**Stated problem**.
Reproduce exactly and only the lines running from the one with "Model this object" through the one with "import Module from", both end lines included.

**Dataset entries**.
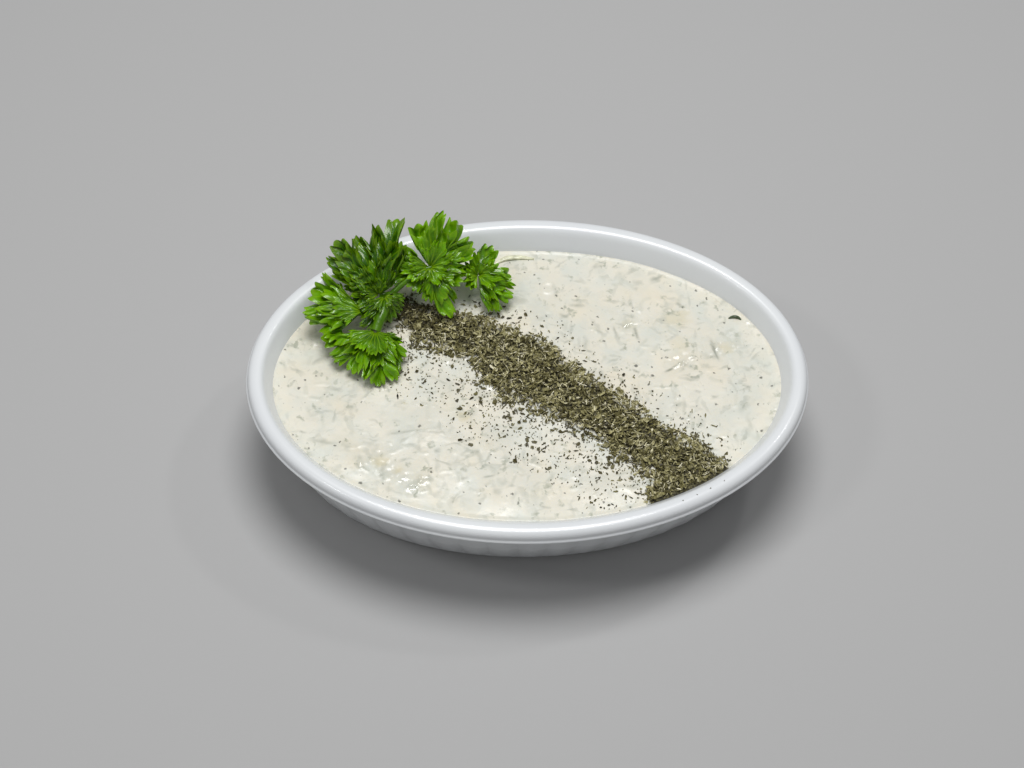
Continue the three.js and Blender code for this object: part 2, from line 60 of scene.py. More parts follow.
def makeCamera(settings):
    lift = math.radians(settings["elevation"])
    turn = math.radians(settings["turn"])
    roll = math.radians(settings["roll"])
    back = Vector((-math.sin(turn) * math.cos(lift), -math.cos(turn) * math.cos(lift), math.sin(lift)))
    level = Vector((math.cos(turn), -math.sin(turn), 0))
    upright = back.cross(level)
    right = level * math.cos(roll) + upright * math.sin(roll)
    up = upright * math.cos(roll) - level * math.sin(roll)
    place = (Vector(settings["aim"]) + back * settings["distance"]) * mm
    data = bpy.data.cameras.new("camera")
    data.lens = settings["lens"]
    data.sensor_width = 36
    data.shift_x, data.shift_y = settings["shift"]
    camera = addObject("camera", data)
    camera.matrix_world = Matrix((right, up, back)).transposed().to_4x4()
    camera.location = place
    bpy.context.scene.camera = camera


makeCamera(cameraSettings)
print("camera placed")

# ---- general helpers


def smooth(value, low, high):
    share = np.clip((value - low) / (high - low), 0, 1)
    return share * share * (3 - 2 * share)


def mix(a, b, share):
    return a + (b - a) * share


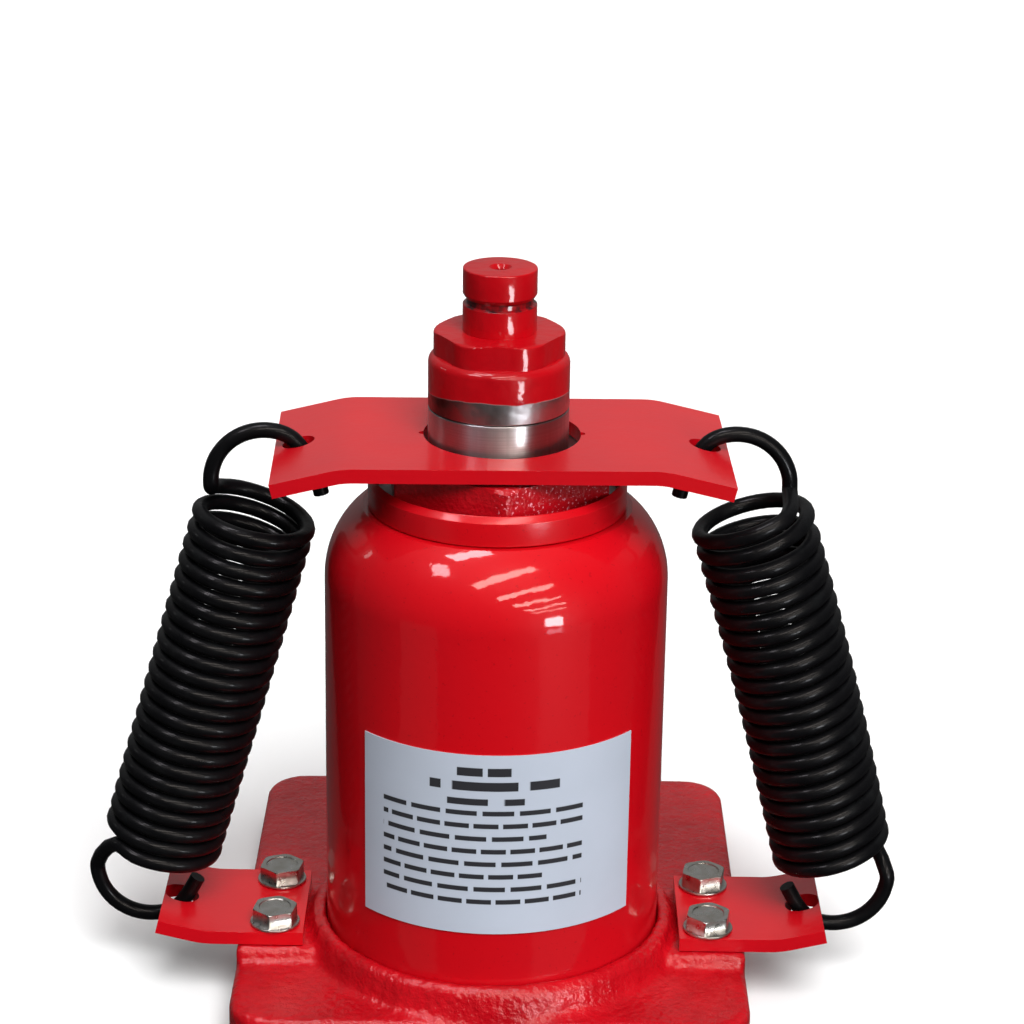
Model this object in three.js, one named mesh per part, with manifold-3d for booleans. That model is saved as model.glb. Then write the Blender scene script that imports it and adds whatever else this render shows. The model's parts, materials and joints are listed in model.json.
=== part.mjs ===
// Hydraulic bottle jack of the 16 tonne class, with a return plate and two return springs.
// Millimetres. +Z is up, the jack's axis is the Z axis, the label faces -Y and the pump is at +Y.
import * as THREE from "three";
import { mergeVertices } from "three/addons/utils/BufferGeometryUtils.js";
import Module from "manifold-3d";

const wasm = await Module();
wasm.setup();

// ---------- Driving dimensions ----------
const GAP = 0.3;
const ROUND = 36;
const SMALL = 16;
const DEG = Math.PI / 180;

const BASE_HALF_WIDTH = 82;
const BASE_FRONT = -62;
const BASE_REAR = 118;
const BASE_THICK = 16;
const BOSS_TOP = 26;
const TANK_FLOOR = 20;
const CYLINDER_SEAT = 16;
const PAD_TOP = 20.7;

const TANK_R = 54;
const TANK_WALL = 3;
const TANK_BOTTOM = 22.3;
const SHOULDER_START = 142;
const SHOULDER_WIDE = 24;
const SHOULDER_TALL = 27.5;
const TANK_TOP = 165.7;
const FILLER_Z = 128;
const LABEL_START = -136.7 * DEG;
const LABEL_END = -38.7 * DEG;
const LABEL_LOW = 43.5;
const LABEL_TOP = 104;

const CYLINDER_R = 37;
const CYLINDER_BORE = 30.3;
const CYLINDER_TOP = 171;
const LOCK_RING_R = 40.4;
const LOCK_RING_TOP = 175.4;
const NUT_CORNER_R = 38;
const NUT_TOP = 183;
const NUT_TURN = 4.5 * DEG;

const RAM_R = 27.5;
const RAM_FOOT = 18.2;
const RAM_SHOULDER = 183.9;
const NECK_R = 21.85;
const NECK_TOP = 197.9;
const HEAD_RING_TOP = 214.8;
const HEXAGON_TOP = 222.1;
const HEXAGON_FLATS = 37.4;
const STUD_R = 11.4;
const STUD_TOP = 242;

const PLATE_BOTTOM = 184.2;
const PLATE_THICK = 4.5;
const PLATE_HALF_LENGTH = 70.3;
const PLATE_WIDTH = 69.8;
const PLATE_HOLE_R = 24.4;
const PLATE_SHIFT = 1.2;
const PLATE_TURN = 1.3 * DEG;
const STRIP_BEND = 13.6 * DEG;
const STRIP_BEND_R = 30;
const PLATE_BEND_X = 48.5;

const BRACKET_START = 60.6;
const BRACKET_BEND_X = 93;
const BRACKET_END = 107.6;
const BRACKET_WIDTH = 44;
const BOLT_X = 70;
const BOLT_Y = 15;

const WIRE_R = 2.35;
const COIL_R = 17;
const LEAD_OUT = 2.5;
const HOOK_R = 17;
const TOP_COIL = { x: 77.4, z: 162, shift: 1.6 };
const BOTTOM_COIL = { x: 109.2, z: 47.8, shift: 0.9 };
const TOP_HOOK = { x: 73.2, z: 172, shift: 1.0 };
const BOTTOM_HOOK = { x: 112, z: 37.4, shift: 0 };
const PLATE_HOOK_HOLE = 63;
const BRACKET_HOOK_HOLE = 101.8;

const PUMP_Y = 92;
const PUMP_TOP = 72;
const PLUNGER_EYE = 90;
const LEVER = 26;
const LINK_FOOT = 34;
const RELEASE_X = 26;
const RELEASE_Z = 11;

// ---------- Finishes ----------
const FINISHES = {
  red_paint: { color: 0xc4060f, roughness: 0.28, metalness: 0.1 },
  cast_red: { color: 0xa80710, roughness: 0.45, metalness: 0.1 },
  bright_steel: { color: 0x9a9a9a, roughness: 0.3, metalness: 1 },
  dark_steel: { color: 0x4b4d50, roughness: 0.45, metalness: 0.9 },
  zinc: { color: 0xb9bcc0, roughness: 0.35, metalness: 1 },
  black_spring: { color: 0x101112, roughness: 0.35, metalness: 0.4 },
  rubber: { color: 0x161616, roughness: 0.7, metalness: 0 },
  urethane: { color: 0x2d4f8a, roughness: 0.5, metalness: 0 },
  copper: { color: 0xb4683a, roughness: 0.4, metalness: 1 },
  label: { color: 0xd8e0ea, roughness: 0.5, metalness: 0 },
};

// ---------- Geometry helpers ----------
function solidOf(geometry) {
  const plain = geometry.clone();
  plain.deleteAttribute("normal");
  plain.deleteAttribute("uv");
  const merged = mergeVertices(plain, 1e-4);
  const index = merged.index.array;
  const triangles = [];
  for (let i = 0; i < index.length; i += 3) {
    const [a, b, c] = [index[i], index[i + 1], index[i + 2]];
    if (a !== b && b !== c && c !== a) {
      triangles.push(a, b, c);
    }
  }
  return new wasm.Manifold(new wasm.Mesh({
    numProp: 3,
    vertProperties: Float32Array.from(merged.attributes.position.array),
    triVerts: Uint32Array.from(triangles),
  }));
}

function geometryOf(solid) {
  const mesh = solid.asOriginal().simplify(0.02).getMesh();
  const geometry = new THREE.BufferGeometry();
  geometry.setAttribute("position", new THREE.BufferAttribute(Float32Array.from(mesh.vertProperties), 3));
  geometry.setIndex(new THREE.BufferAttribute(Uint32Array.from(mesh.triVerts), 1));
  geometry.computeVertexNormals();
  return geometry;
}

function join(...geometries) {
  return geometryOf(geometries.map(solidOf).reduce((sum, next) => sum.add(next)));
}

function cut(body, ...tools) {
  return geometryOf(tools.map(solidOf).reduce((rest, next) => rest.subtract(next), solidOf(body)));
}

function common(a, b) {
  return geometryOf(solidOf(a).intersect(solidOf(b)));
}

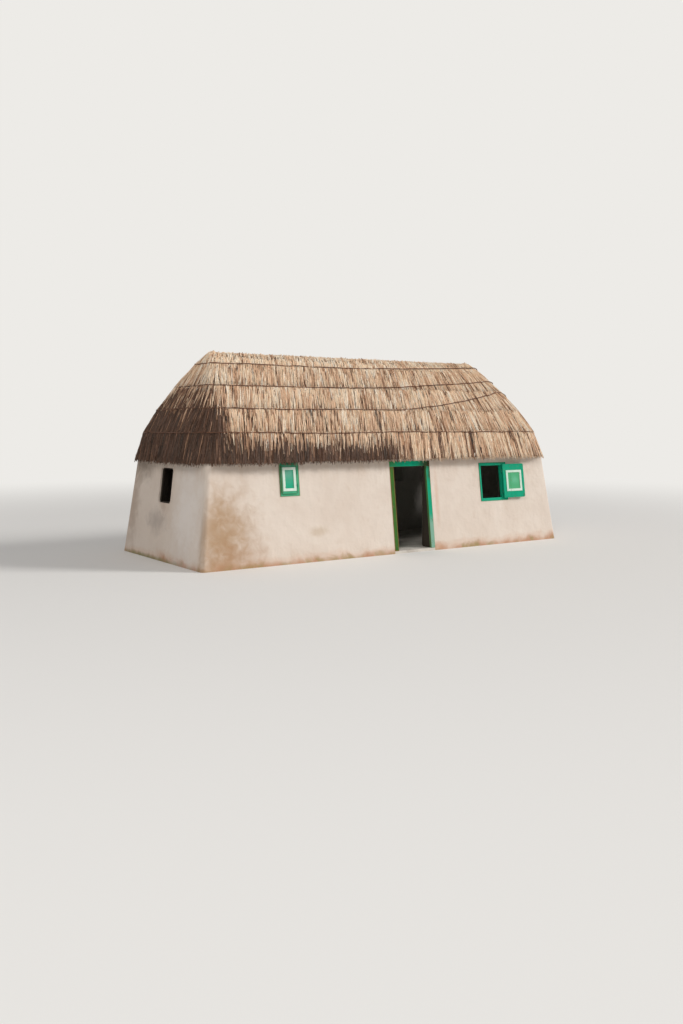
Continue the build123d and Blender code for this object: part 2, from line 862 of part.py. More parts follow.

**The answer**.
Model this object in three.js, one named mesh per part, with manifold-3d for booleans. That model is saved as model.glb. Then write the Blender scene script that imports it and adds whatever else this render shows. The model's parts, materials and joints are listed in model.json.
=== part.mjs ===
// Hydraulic bottle jack of the 16 tonne class, with a return plate and two return springs.
// Millimetres. +Z is up, the jack's axis is the Z axis, the label faces -Y and the pump is at +Y.
import * as THREE from "three";
import { mergeVertices } from "three/addons/utils/BufferGeometryUtils.js";
import Module from "manifold-3d";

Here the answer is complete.